▶ _Prompt_
From the listing below, copy only the lines from the line that contains "---------- all pieces" to the line that contains "obj.matrix_world = Matrix.Identity(4)", counting those two lines as part of the copy.

▶ _Material for the task_
◇ ◇ ◇

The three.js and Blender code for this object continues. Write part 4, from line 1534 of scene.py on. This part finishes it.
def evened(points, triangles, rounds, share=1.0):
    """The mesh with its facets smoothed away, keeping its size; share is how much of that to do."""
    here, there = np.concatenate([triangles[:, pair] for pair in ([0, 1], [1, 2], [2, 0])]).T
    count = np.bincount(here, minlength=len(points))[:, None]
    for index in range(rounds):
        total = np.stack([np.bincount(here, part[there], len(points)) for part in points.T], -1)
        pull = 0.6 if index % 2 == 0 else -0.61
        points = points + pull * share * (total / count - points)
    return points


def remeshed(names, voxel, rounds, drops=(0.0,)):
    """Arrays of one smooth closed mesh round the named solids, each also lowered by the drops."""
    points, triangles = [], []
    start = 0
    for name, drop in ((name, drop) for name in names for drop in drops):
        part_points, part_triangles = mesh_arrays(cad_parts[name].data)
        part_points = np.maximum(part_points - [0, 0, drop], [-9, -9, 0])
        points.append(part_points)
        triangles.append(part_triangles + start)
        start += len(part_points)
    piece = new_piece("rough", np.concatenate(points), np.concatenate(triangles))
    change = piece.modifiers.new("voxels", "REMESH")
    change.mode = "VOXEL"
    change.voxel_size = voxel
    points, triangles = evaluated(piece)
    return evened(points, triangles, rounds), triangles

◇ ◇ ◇

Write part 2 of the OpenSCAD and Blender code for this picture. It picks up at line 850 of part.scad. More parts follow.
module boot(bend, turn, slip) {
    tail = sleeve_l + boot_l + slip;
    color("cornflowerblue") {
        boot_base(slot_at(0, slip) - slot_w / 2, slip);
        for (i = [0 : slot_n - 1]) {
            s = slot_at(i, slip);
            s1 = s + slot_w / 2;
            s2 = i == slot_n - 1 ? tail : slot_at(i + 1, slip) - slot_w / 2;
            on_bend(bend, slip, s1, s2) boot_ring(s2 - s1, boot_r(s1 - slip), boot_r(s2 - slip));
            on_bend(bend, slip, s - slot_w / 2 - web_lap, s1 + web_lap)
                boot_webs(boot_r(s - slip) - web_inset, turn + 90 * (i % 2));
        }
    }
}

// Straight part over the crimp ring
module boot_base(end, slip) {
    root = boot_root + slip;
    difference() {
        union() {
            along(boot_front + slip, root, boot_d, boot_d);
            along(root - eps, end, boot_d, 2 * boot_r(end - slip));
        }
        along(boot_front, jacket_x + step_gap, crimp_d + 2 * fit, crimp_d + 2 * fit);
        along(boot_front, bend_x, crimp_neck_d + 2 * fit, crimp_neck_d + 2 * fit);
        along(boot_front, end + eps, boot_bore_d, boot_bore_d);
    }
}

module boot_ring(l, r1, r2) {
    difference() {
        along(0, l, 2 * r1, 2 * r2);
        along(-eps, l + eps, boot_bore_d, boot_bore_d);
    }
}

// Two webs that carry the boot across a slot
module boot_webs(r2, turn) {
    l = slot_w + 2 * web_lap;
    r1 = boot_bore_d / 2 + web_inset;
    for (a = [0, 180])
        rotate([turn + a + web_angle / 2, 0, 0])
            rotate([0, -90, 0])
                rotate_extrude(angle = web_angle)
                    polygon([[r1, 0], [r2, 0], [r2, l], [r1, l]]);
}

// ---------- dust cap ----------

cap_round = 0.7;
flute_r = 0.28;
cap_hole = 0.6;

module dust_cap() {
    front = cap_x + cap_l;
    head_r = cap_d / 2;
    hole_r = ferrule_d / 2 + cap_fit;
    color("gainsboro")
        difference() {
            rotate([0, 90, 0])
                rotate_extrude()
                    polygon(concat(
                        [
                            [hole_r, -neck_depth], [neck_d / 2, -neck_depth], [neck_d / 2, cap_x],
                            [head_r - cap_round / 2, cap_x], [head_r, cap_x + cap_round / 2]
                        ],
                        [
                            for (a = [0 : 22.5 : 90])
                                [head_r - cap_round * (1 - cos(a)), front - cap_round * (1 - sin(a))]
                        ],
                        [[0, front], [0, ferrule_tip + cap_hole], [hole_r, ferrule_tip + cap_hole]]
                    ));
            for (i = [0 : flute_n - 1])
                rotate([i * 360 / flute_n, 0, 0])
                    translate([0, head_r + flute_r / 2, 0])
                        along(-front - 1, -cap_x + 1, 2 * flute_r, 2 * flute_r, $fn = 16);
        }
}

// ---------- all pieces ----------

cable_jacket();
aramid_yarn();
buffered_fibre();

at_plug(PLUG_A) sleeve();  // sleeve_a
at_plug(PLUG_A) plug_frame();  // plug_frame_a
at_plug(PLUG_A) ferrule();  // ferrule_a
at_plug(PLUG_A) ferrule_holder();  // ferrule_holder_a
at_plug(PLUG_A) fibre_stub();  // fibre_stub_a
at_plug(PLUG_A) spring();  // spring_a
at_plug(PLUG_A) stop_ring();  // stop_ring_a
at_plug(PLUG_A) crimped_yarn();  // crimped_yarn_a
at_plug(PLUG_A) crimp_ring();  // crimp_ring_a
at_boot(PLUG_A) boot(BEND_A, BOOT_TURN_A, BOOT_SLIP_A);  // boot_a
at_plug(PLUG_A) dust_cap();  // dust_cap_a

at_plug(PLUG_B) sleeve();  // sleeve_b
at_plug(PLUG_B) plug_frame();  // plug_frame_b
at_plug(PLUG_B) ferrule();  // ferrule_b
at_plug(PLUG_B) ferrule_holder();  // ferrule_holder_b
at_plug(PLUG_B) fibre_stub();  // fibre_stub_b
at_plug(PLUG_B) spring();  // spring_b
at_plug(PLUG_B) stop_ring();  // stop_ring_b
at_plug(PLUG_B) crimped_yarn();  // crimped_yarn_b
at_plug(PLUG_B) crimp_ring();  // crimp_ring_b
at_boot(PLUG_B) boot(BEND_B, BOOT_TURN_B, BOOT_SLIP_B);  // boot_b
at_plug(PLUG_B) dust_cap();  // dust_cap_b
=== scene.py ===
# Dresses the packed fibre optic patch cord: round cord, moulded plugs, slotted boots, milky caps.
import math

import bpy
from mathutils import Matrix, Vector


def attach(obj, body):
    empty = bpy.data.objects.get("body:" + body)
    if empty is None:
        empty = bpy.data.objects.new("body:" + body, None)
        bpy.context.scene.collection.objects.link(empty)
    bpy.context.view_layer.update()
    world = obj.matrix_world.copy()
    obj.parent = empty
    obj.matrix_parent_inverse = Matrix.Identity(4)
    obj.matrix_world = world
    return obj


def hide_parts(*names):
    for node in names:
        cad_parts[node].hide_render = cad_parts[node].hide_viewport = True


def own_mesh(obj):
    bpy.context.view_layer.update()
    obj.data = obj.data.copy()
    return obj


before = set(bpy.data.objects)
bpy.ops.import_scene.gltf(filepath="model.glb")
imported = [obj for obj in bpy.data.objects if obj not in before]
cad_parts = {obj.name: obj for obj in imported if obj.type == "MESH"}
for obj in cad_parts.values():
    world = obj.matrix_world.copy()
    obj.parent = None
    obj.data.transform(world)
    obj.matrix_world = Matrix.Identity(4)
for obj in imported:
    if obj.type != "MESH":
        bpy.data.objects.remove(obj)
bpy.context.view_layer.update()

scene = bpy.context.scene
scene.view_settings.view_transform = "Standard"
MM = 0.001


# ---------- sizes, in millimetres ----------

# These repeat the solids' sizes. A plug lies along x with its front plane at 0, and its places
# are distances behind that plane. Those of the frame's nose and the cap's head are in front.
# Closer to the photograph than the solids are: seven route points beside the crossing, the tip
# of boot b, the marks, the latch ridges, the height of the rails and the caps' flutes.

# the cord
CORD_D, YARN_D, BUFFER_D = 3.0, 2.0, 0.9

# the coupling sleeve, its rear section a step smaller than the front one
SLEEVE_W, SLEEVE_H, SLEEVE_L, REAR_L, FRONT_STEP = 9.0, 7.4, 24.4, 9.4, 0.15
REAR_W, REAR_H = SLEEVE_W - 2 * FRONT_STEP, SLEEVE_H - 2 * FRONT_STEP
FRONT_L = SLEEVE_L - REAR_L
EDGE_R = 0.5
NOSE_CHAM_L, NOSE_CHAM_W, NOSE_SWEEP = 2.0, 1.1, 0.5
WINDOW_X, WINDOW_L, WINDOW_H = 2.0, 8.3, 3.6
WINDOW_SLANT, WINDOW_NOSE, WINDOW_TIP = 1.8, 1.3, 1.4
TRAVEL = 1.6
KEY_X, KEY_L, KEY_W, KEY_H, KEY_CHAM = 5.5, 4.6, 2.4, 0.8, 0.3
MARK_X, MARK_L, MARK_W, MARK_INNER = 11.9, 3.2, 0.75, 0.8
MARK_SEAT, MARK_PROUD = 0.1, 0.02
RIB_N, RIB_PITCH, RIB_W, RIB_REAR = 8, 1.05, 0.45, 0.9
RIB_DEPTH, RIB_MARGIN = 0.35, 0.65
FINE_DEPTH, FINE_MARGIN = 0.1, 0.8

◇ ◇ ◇

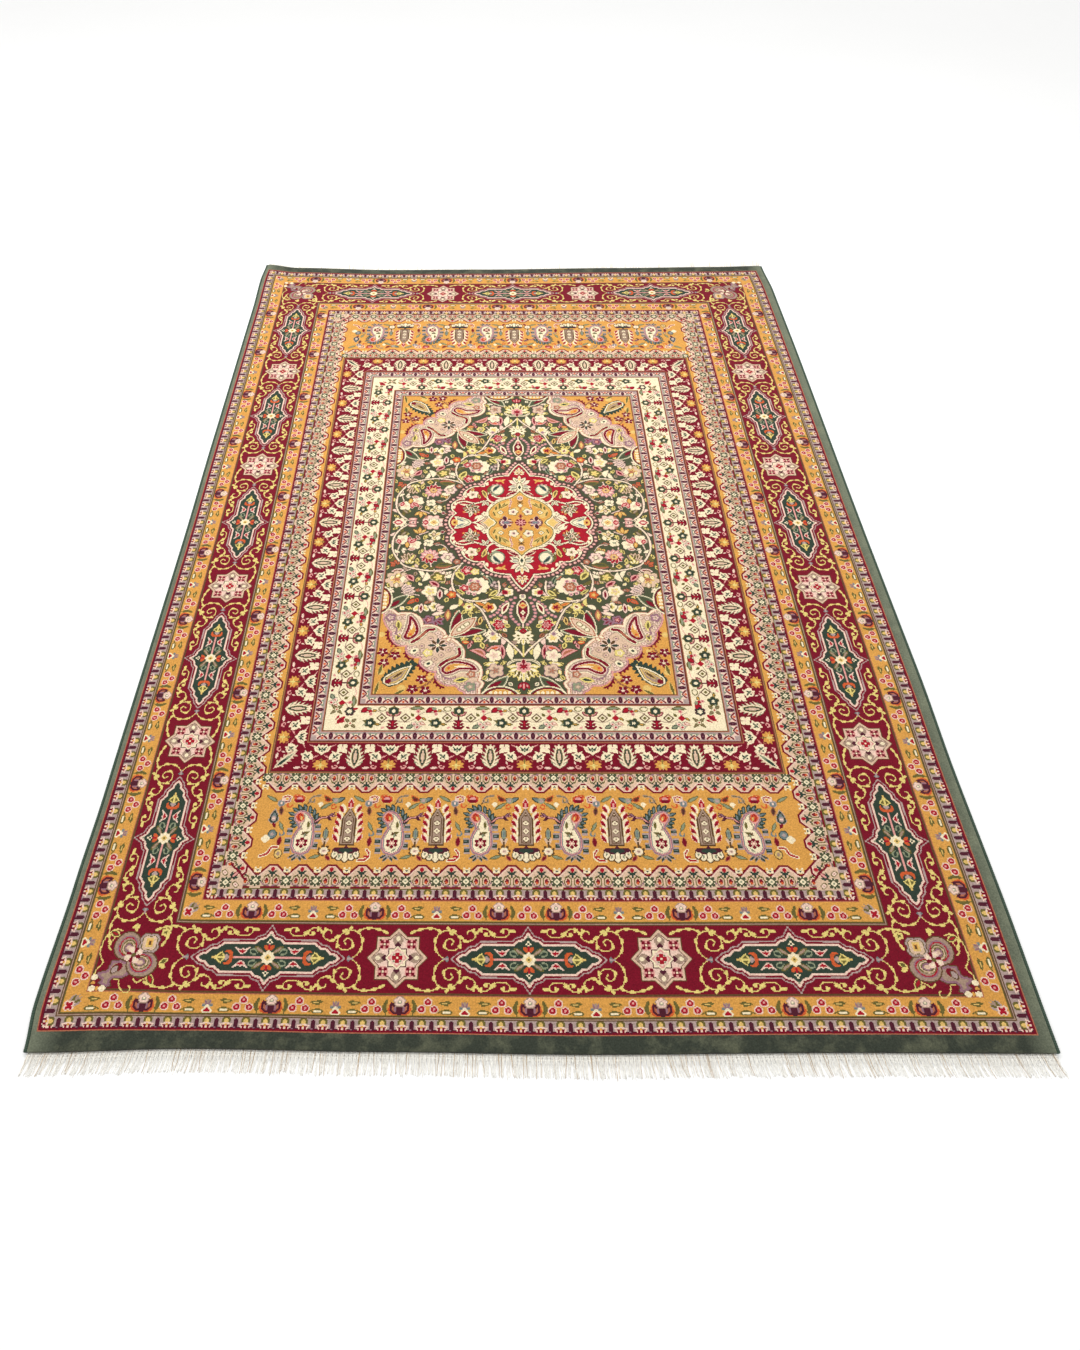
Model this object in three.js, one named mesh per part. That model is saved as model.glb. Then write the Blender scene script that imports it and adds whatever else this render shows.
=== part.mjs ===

◇ ◇ ◇

▶ _Output of the exercise_
// ---------- all pieces ----------

cable_jacket();
aramid_yarn();
buffered_fibre();

at_plug(PLUG_A) sleeve();  // sleeve_a
at_plug(PLUG_A) plug_frame();  // plug_frame_a
at_plug(PLUG_A) ferrule();  // ferrule_a
at_plug(PLUG_A) ferrule_holder();  // ferrule_holder_a
at_plug(PLUG_A) fibre_stub();  // fibre_stub_a
at_plug(PLUG_A) spring();  // spring_a
at_plug(PLUG_A) stop_ring();  // stop_ring_a
at_plug(PLUG_A) crimped_yarn();  // crimped_yarn_a
at_plug(PLUG_A) crimp_ring();  // crimp_ring_a
at_boot(PLUG_A) boot(BEND_A, BOOT_TURN_A, BOOT_SLIP_A);  // boot_a
at_plug(PLUG_A) dust_cap();  // dust_cap_a

at_plug(PLUG_B) sleeve();  // sleeve_b
at_plug(PLUG_B) plug_frame();  // plug_frame_b
at_plug(PLUG_B) ferrule();  // ferrule_b
at_plug(PLUG_B) ferrule_holder();  // ferrule_holder_b
at_plug(PLUG_B) fibre_stub();  // fibre_stub_b
at_plug(PLUG_B) spring();  // spring_b
at_plug(PLUG_B) stop_ring();  // stop_ring_b
at_plug(PLUG_B) crimped_yarn();  // crimped_yarn_b
at_plug(PLUG_B) crimp_ring();  // crimp_ring_b
at_boot(PLUG_B) boot(BEND_B, BOOT_TURN_B, BOOT_SLIP_B);  // boot_b
at_plug(PLUG_B) dust_cap();  // dust_cap_b
=== scene.py ===
# Dresses the packed fibre optic patch cord: round cord, moulded plugs, slotted boots, milky caps.
import math

import bpy
from mathutils import Matrix, Vector


def attach(obj, body):
    empty = bpy.data.objects.get("body:" + body)
    if empty is None:
        empty = bpy.data.objects.new("body:" + body, None)
        bpy.context.scene.collection.objects.link(empty)
    bpy.context.view_layer.update()
    world = obj.matrix_world.copy()
    obj.parent = empty
    obj.matrix_parent_inverse = Matrix.Identity(4)
    obj.matrix_world = world
    return obj


def hide_parts(*names):
    for node in names:
        cad_parts[node].hide_render = cad_parts[node].hide_viewport = True


def own_mesh(obj):
    bpy.context.view_layer.update()
    obj.data = obj.data.copy()
    return obj


before = set(bpy.data.objects)
bpy.ops.import_scene.gltf(filepath="model.glb")
imported = [obj for obj in bpy.data.objects if obj not in before]
cad_parts = {obj.name: obj for obj in imported if obj.type == "MESH"}
for obj in cad_parts.values():
    world = obj.matrix_world.copy()
    obj.parent = None
    obj.data.transform(world)
    obj.matrix_world = Matrix.Identity(4)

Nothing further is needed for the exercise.